In April 2011, Heyhoe Flint was granted the freedom of Wolverhampton.

==Personal life ==
On 1 November 1971, Rachael Heyhoe married Derrick Flint (1924–2018). Her husband had a first-class cricket career comprising 10 matches for Warwickshire CCC in 1948–1949 playing as a leg-spin and googly bowler. She adopted a double-barrelled surname, becoming Rachael Heyhoe Flint.

Their son Ben (born 1974) also played cricket. He emigrated to Singapore in 2001-2023 where he ran businesses related to sports and entertainment. He is a MCC Life Member and continues the Heyhoe Flint legacy.

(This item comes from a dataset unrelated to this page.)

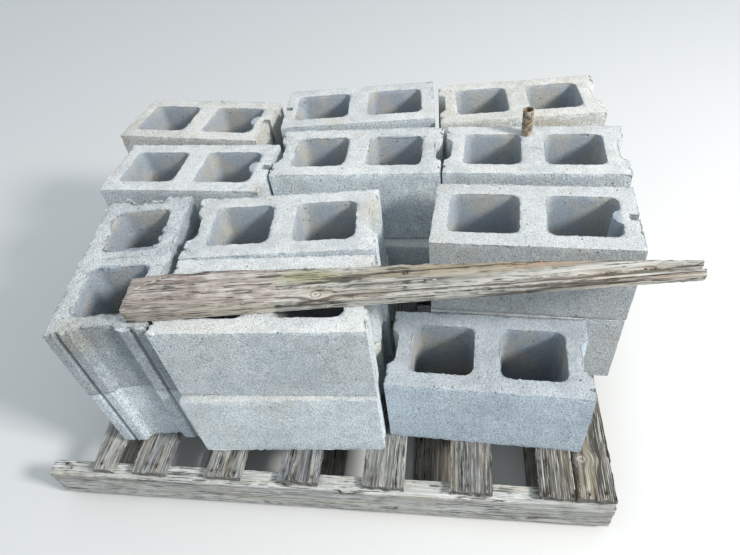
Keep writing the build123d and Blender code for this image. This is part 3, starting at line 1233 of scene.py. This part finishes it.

Heyhoe Flint was also stepmother to Derrick's children: Simon, Hazel and Rowan.

== Death ==
Her death, after a short illness, was announced by Lord's on 18 January 2017.

She was remembered during the in memoriam at the 2017 BBC Sports Personality of the Year Awards and a minute's silence was held at the start of the 2017 Women's World Cup Final, with her image displayed on the electronic scoreboards.

== Bibliography ==
With Netta Rheinberg, she co-authored a history of women's cricket: Fair Play: The Story of Women's Cricket, Angus & Robertson, 1976, (ISBN 978-0-207-95698-0). She also wrote an instructional guide to field hockey called, Rachael Heyhoe Flint: Field Hockey with Barron's Sports Books (ISBN 978-0-8120-5158-2) in 1978. She authored her autobiography Heyhoe (ISBN 978-0-7207-1049-6) in 1978, published by Pelham Books with a foreword from comedian and cricket-lover Eric Morecambe.